A federal employee turned over “credible” evidence to House Democrats of possible “inappropriate efforts to influence” the IRS presidential audit process, House lawyers said in a court filing Tuesday.
In July, House Ways and Means Chairman Richard Neal, D-Mass., sued Treasury Secretary Steve Mnuchin after the latter rejected the panel’s request for six years of Trump’s tax returns. On Tuesday, House lawyers cited the new evidence in a motion asking a federal judge to rule without trial that the Treasury Department is required by law to turn over the president’s tax returns.
The motion included a letter from Neal to Mnuchin revealing that the committee in July received an “unsolicited communication” from a federal employee “setting forth credible allegations of ‘evidence of possible misconduct’ — specifically, potential ‘inappropriate efforts to influence’ the mandatory audit program,” Politico reported.
In a response two weeks later, Mnuchin rejected Neal’s request for records related to the matter and urged him to take it up with the IRS inspector general.
House lawyers said in the motion Tuesday that the new evidence has heightened the need for the committee to receive Trump’s tax returns.
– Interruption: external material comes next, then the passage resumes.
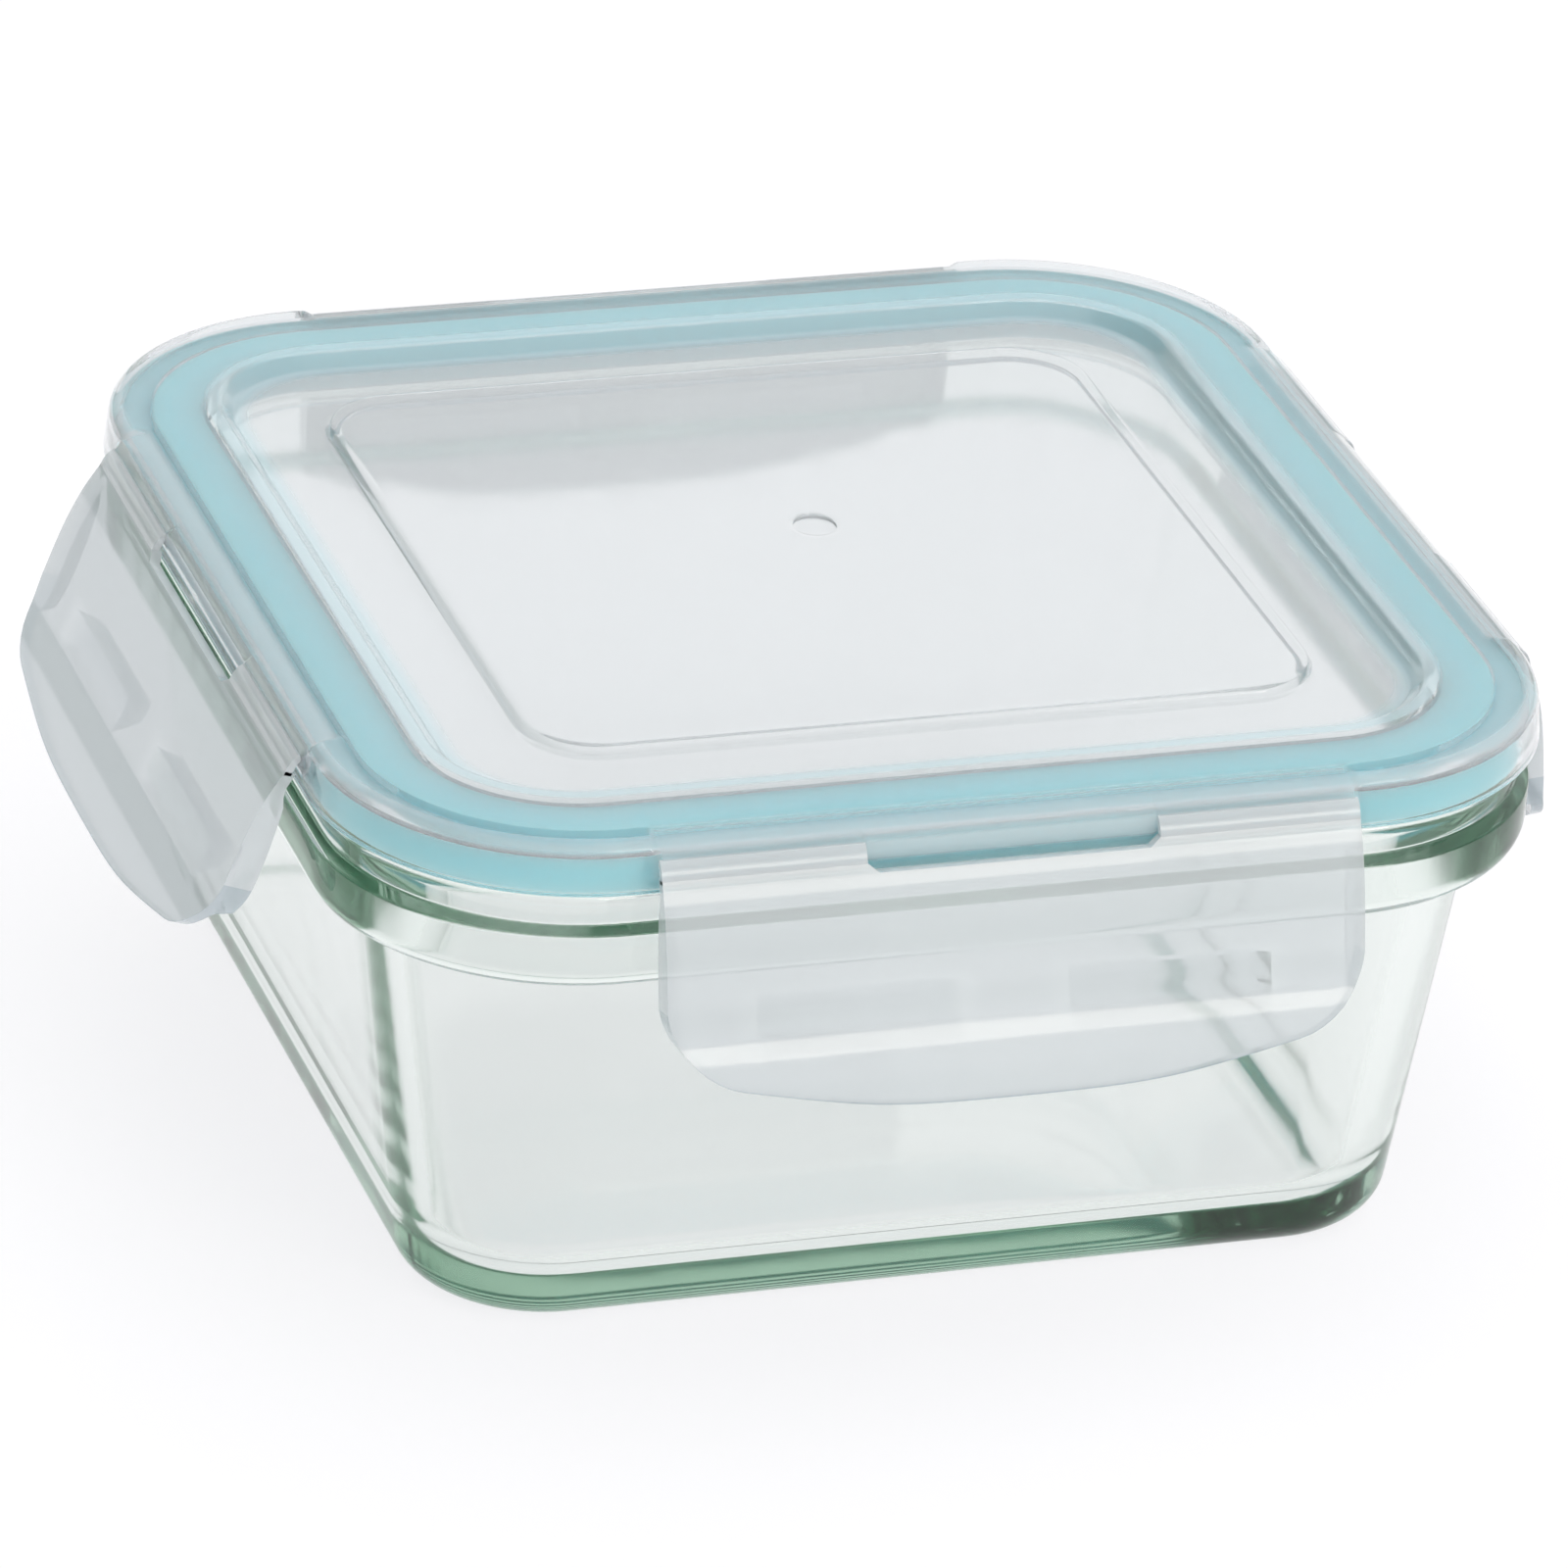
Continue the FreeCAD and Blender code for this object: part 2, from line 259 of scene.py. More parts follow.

The IRS is required to audit the president and vice president each year. Democrats argue that the new evidence requires them to see Trump’s tax returns to ensure the IRS audit process is legitimate.
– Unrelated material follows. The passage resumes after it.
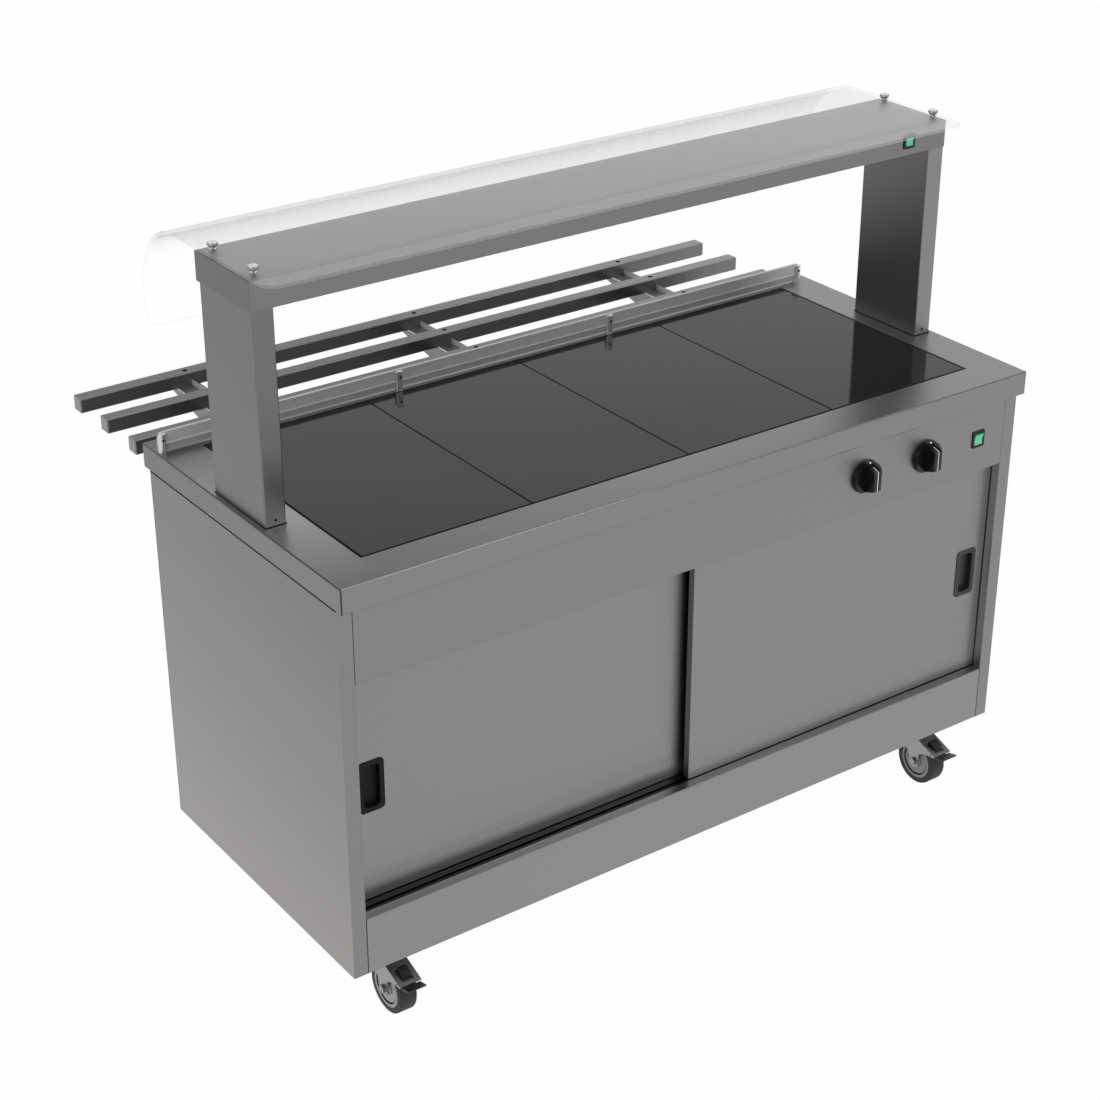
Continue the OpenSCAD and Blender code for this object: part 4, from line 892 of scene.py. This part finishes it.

“The Committee needs the requested information to evaluate the integrity of the IRS’s existing program for auditing Presidents’ tax returns — a need only heightened by the Committee’s receipt of whistleblower allegations about improper influence in that program,” the attorneys said.
Attorneys for Trump did not address the allegations but submitted their own filing asking the judge to delay any decision on the House motion, arguing that significant legal issues still needed to be worked out. The administration has argued the tax return request serves no legislative purpose.
"All told, it took the Committee 180 days to bring this suit (and still another 49 days after that before moving for summary judgment), with little to no explanation for its leisurely pace," the Trump attorneys said in their filing. "The Committee’s purported desire to consider legislation regarding the Presidential audit process does not require that the Court suddenly bring these proceedings to a gallop."
But the House filing said that the new evidence shows that “time is of the essence,” Reuters reported. Neal would not allude to what the evidence was but offered to provide it to the court.
Trump is also suing Neal and New York officials to keep his tax returns under wraps after state lawmakers passed a new law allowing Trump’s state tax returns to be turned over to the House Ways and Means Committee. On Monday, Trump’s lawyers bizarrely requested that the case be moved from New York, where the law was passed, to Washington, D.C., The Hill reported.
“The District is where the [New York law] is aimed and where the President’s injury and virtually all of the relevant conduct will occur,” Trump’s lawyers said in a filing.
Attorneys for New York Attorney General Letitia James and tax official Michael Schmidt, who are named in the lawsuit, argued that the District of Columbia has no jurisdiction over state laws or tax returns.
The case has been put on hold while it is settled in the courts. Neal has said he would not use the New York law to get Trump’s tax returns out of concern that it would damage the committee’s federal case.
Trump and the Republican National Committee also filed another lawsuit this month challenging a new California law that requires all presidential candidates to submit their tax returns in order to appear on the ballot.
California Gov. Gavin Newsom said in a statement that there is an easier way for Trump to get rid of the tax return headaches than filing lawsuits around the country.
“There’s an easy fix for the President,” Newsom said. “He should release his tax returns as he promised during the campaign and follow the precedent of every president since 1973.”